While many in the marine industry, and the hundreds of people to whom he has sold boats, will know Adam Wickes as the easy-going sales manager of Rayglass Boats, there is another, far more serious and exciting side to this dedicated boater.
For the past 25 years, the affable 40-year-old has been a committed member of Coastguard, regularly spending around 35 hours a month either out on the water or on shore in a supervisory role.
Adam first became interested in the Coastguard when he was just 14. Sitting on his father's launch in Islington Bay, he was listening to a discussion between his father, Roger, and a nearby Coastguard cutter when the cutter received a call: a boat was in trouble and needing help.
As his father's Pelin launch was faster than the Coastguard boat, they decided to use it to respond to the incident. Roger and the Coastguard team raced away to the rescue, leaving a disappointed young Adam behind.
"I still remember that to this day," he says. It proved to be a defining moment for father and son. Roger Wickes joined the Coastguard cutter group shortly after (and is still an active member) and Adam became a regular member of his crew. The two have just been honoured by the Coastguard for their combined 57 years of service.
Not long after that first incident, Adam sat and passed his Boatmaster certificate and was soon in demand as crew on his father's boat and several others in the search and rescue fleet.
Until the 1990s, the Coastguard search and rescue was entirely made up of members who supplied and skippered their own boats. However, pressure of work was making it harder and harder for many of those owners to dedicate the time needed and so a change was introduced allowing qualified members, other than the owner, to skipper some of the boats.
Adam was skippering all sorts of boats and he continued doing so until the Coastguard decided to buy their own dedicated rescue vessels. Once again, Adam was prominent in the setting the crew standards for these boats and overseeing their fit-outs.
Now a senior master, Adam says he still gets a thrill out of heading out on a rescue mission in conditions that would have most boaters shaking in their sea boots.

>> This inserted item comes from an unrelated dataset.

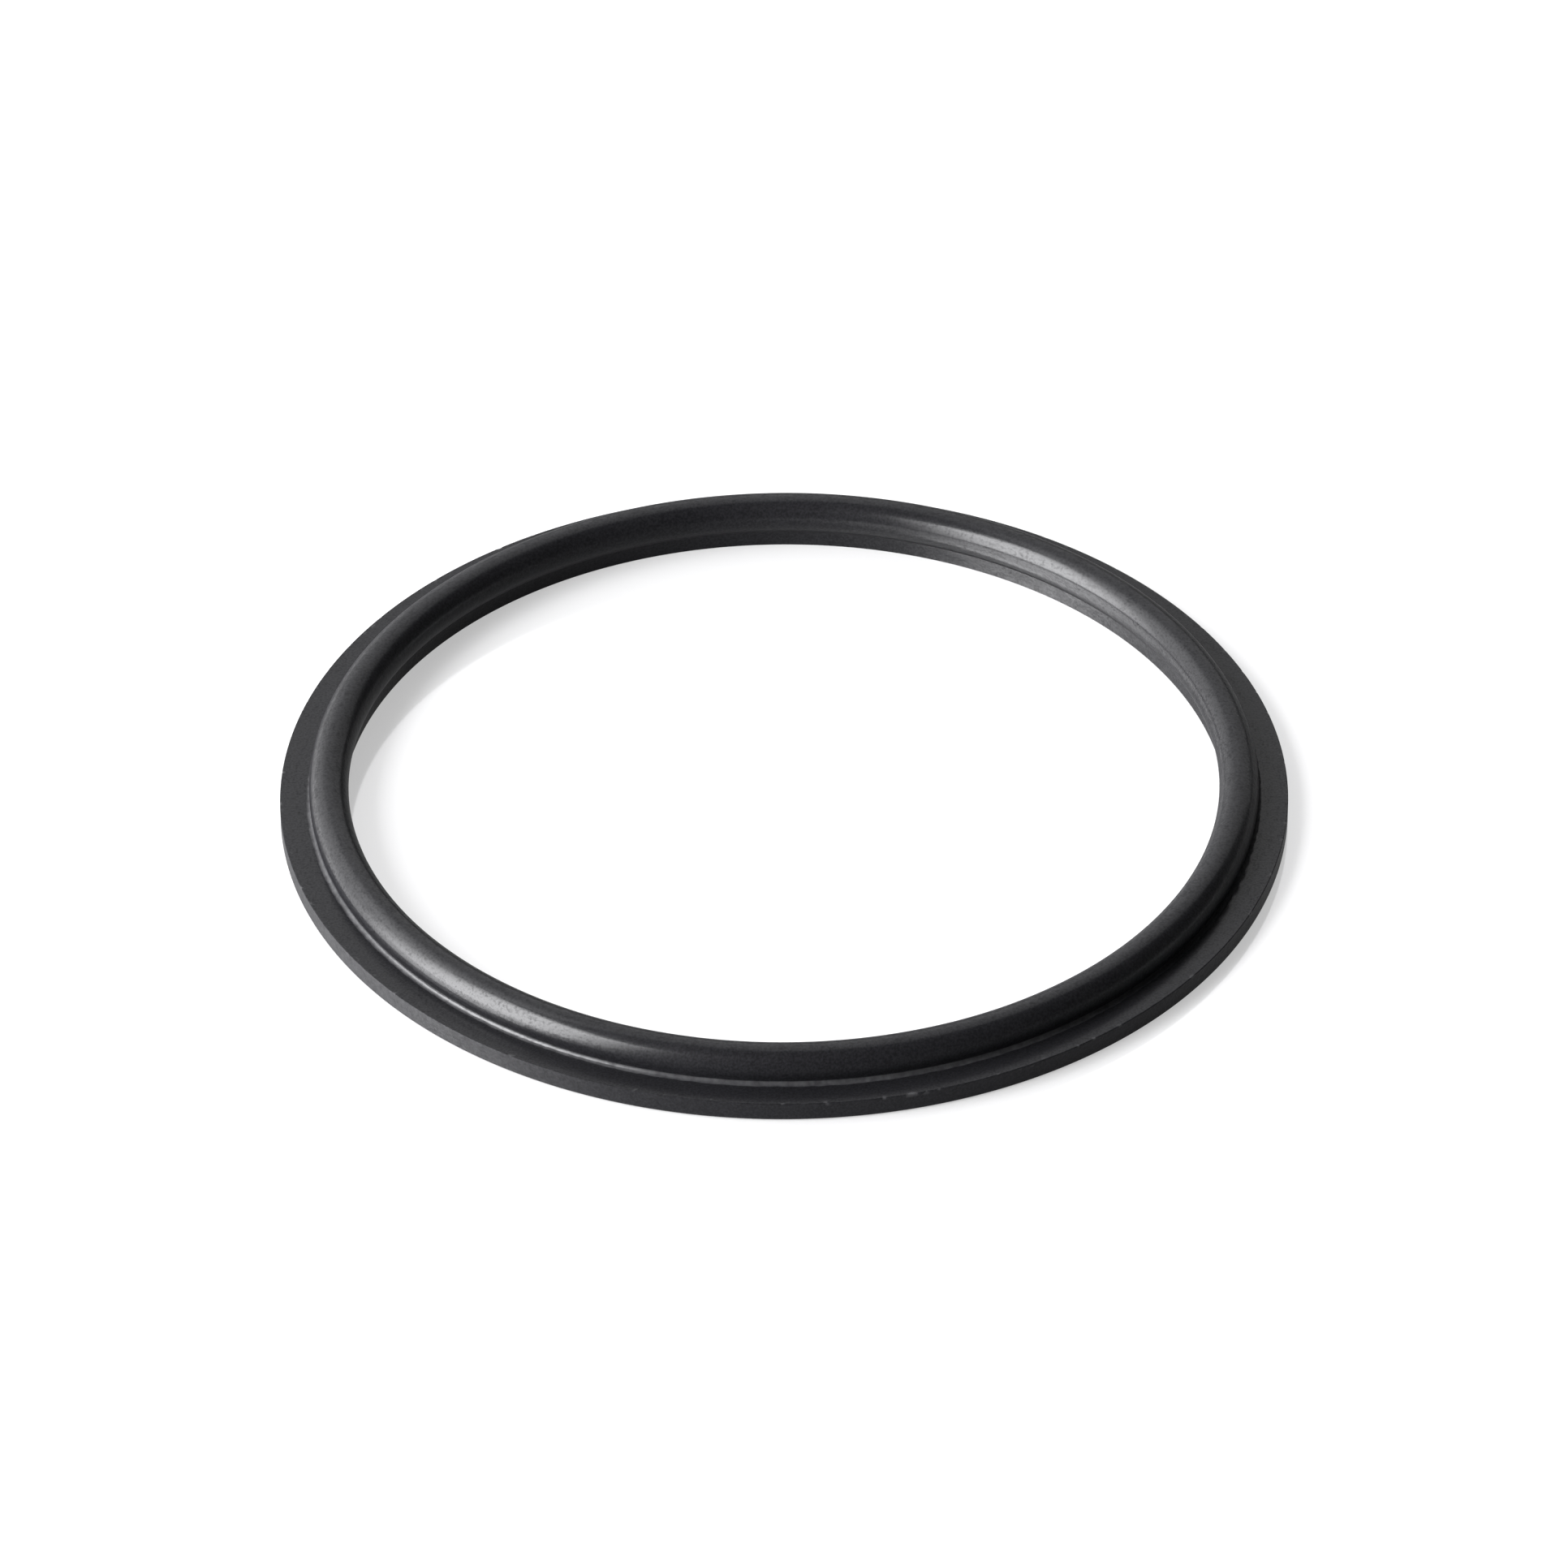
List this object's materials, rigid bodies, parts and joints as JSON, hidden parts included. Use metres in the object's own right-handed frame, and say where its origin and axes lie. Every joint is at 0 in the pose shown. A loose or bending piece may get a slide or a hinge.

The fact that he has successfully completed rescues for so many years is recognised in the long list of awards he has received including, in 2001, Coastguard's coveted Skipper of the Year Trophy. He has just been made a life member of Coastguard.
His love of excitement saw Adam join the late Ginger Gibbs on last year's record-breaking run from Sydney Harbour Bridge to Auckland Harbour Bridge in a 12m Protector. Adam was also instrumental in helping organise and crewing on the successful Round New Zealand record-breaking run, on the same boat. Ginger had being planning the trip before his untimely death earlier this year.
The Protector used for these record-breaking runs is an RIB manufactured by Adam's employer, Rayglass Boats, a company that also has a strong relationship with Coastguard and safe boating.
"While most of my time with Coastguard is on weekends or after work, occasionally an emergency call will come through while I am at work.
"Tony (Hembrow, Rayglass managing director) is unbelievably supportive. There is never any problem with me having to race away to help with a rescue, but it goes much deeper than that: three other Rayglass staff members are also on the Coastguard search and rescue team and Rayglass is also a strong sponsor and supporter of the Coastguard."
While the Coastguard has been keen to honour Adam for his past work, he is focused on the future.
Most of us are happy to be safely shoreside but Adam is ready to answer the phone, signalling the need for another rescue and burst of excitement for Coastguard's "Mr Adrenalin".